▶ **DATA EXCERPT**:

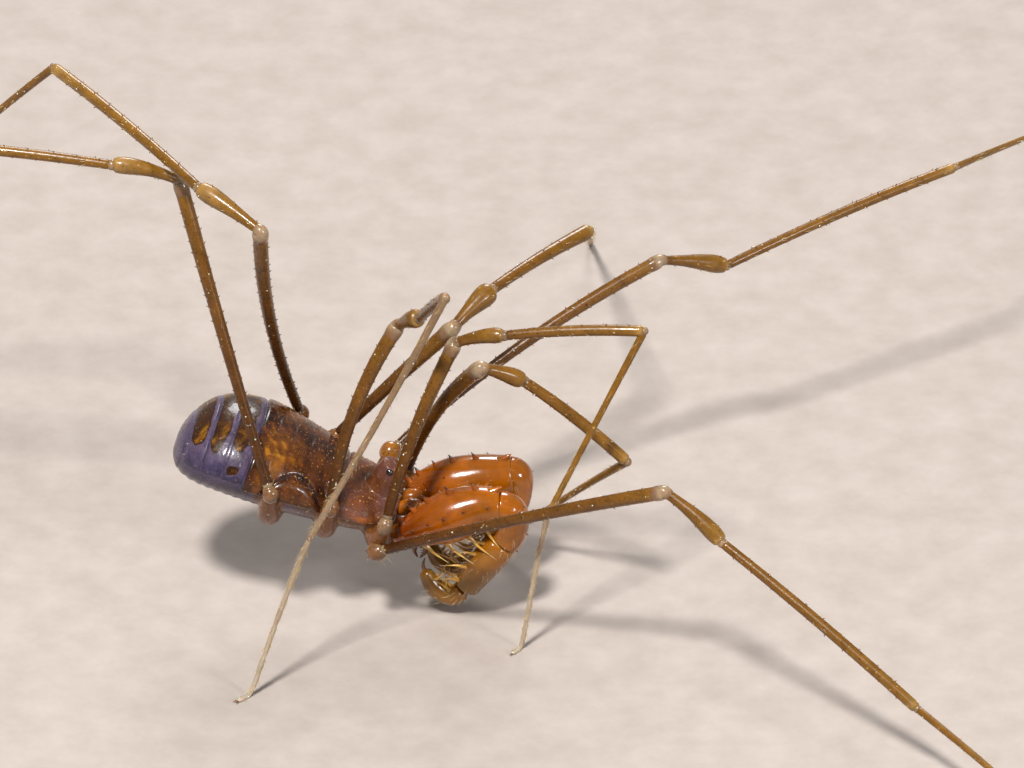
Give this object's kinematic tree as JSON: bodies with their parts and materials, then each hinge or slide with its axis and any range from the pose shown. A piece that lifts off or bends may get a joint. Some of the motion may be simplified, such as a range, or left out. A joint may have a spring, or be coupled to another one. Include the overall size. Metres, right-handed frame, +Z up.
{
  "type": "harvestman",
  "caption": "Still life-size cave harvestman with long bent legs, spined folded pedipalps and a plated body, standing on its feet.",
  "frame": {"origin": "on the floor, under the middle of the whole spread of the legs", "axes": "+X towards the animal's head, +Y towards its left side, +Z up"},
  "size_m": [0.0372, 0.0336, 0.0127],
  "materials": {
    "shield": "granular translucent red-brown shell",
    "tergite": "brown plates with violet bands",
    "underside": "soft violet-grey skin",
    "eye": "glossy black",
    "palp": "glossy translucent amber-orange",
    "leg_base": "brown amber",
    "leg_middle": "olive tan",
    "leg_end": "pale straw, hairy"
  },
  "bodies": {
    "root": {"leg_right_1_femur": "leg_base", "leg_right_1_patella": "leg_middle", "leg_right_1_tibia": "leg_middle", "leg_right_1_metatarsus": "leg_end", "leg_right_1_tarsus": "leg_end", "leg_right_2_femur": "leg_base", "leg_right_2_patella": "leg_middle", "leg_right_2_tibia": "leg_middle", "leg_right_2_metatarsus": "leg_end", "leg_right_2_tarsus": "leg_end", "leg_right_3_femur": "leg_base", "leg_right_3_patella": "leg_middle", "leg_right_3_tibia": "leg_middle", "leg_right_3_metatarsus": "leg_end", "leg_right_3_tarsus": "leg_end", "leg_right_4_femur": "leg_base", "leg_right_4_patella": "leg_middle", "leg_right_4_tibia": "leg_middle", "leg_right_4_metatarsus": "leg_end", "leg_right_4_tarsus": "leg_end", "palp_right_femur": "palp", "palp_right_patella": "palp", "palp_right_tibia": "palp", "palp_right_tarsus": "palp", "chelicera_right": "palp", "eye_right": "eye", "leg_left_1_femur": "leg_base", "leg_left_1_patella": "leg_middle", "leg_left_1_tibia": "leg_middle", "leg_left_1_metatarsus": "leg_end", "leg_left_1_tarsus": "leg_end", "leg_left_2_femur": "leg_base", "leg_left_2_patella": "leg_middle", "leg_left_2_tibia": "leg_middle", "leg_left_2_metatarsus": "leg_end", "leg_left_2_tarsus": "leg_end", "leg_left_3_femur": "leg_base", "leg_left_3_patella": "leg_middle", "leg_left_3_tibia": "leg_middle", "leg_left_3_metatarsus": "leg_end", "leg_left_3_tarsus": "leg_end", "leg_left_4_femur": "leg_base", "leg_left_4_patella": "leg_middle", "leg_left_4_tibia": "leg_middle", "leg_left_4_metatarsus": "leg_end", "leg_left_4_tarsus": "leg_end", "palp_left_femur": "palp", "palp_left_patella": "palp", "palp_left_tibia": "palp", "palp_left_tarsus": "palp", "chelicera_left": "palp", "eye_left": "eye", "carapace": "shield", "scutum": "shield", "free_tergite_1": "tergite", "free_tergite_2": "tergite", "free_tergite_3": "tergite", "anal_plate": "tergite", "venter": "underside"}
  },
  "joints": []
}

▶ **STATED TASK**: Extract the data in full. Keep it word for word.

▶ **WRITTEN ANSWER**:
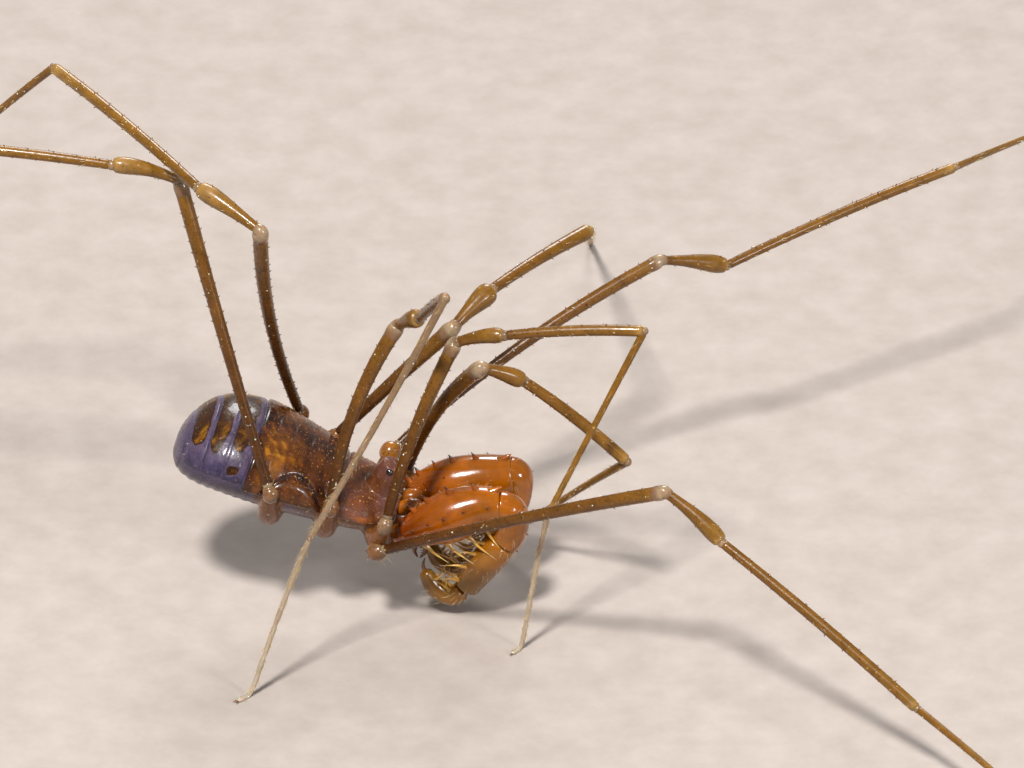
Give this object's kinematic tree as JSON: bodies with their parts and materials, then each hinge or slide with its axis and any range from the pose shown. A piece that lifts off or bends may get a joint. Some of the motion may be simplified, such as a range, or left out. A joint may have a spring, or be coupled to another one. Include the overall size. Metres, right-handed frame, +Z up.
{
  "type": "harvestman",
  "caption": "Still life-size cave harvestman with long bent legs, spined folded pedipalps and a plated body, standing on its feet.",
  "frame": {"origin": "on the floor, under the middle of the whole spread of the legs", "axes": "+X towards the animal's head, +Y towards its left side, +Z up"},
  "size_m": [0.0372, 0.0336, 0.0127],
  "materials": {
    "shield": "granular translucent red-brown shell",
    "tergite": "brown plates with violet bands",
    "underside": "soft violet-grey skin",
    "eye": "glossy black",
    "palp": "glossy translucent amber-orange",
    "leg_base": "brown amber",
    "leg_middle": "olive tan",
    "leg_end": "pale straw, hairy"
  },
  "bodies": {
    "root": {"leg_right_1_femur": "leg_base", "leg_right_1_patella": "leg_middle", "leg_right_1_tibia": "leg_middle", "leg_right_1_metatarsus": "leg_end", "leg_right_1_tarsus": "leg_end", "leg_right_2_femur": "leg_base", "leg_right_2_patella": "leg_middle", "leg_right_2_tibia": "leg_middle", "leg_right_2_metatarsus": "leg_end", "leg_right_2_tarsus": "leg_end", "leg_right_3_femur": "leg_base", "leg_right_3_patella": "leg_middle", "leg_right_3_tibia": "leg_middle", "leg_right_3_metatarsus": "leg_end", "leg_right_3_tarsus": "leg_end", "leg_right_4_femur": "leg_base", "leg_right_4_patella": "leg_middle", "leg_right_4_tibia": "leg_middle", "leg_right_4_metatarsus": "leg_end", "leg_right_4_tarsus": "leg_end", "palp_right_femur": "palp", "palp_right_patella": "palp", "palp_right_tibia": "palp", "palp_right_tarsus": "palp", "chelicera_right": "palp", "eye_right": "eye", "leg_left_1_femur": "leg_base", "leg_left_1_patella": "leg_middle", "leg_left_1_tibia": "leg_middle", "leg_left_1_metatarsus": "leg_end", "leg_left_1_tarsus": "leg_end", "leg_left_2_femur": "leg_base", "leg_left_2_patella": "leg_middle", "leg_left_2_tibia": "leg_middle", "leg_left_2_metatarsus": "leg_end", "leg_left_2_tarsus": "leg_end", "leg_left_3_femur": "leg_base", "leg_left_3_patella": "leg_middle", "leg_left_3_tibia": "leg_middle", "leg_left_3_metatarsus": "leg_end", "leg_left_3_tarsus": "leg_end", "leg_left_4_femur": "leg_base", "leg_left_4_patella": "leg_middle", "leg_left_4_tibia": "leg_middle", "leg_left_4_metatarsus": "leg_end", "leg_left_4_tarsus": "leg_end", "palp_left_femur": "palp", "palp_left_patella": "palp", "palp_left_tibia": "palp", "palp_left_tarsus": "palp", "chelicera_left": "palp", "eye_left": "eye", "carapace": "shield", "scutum": "shield", "free_tergite_1": "tergite", "free_tergite_2": "tergite", "free_tergite_3": "tergite", "anal_plate": "tergite", "venter": "underside"}
  },
  "joints": []
}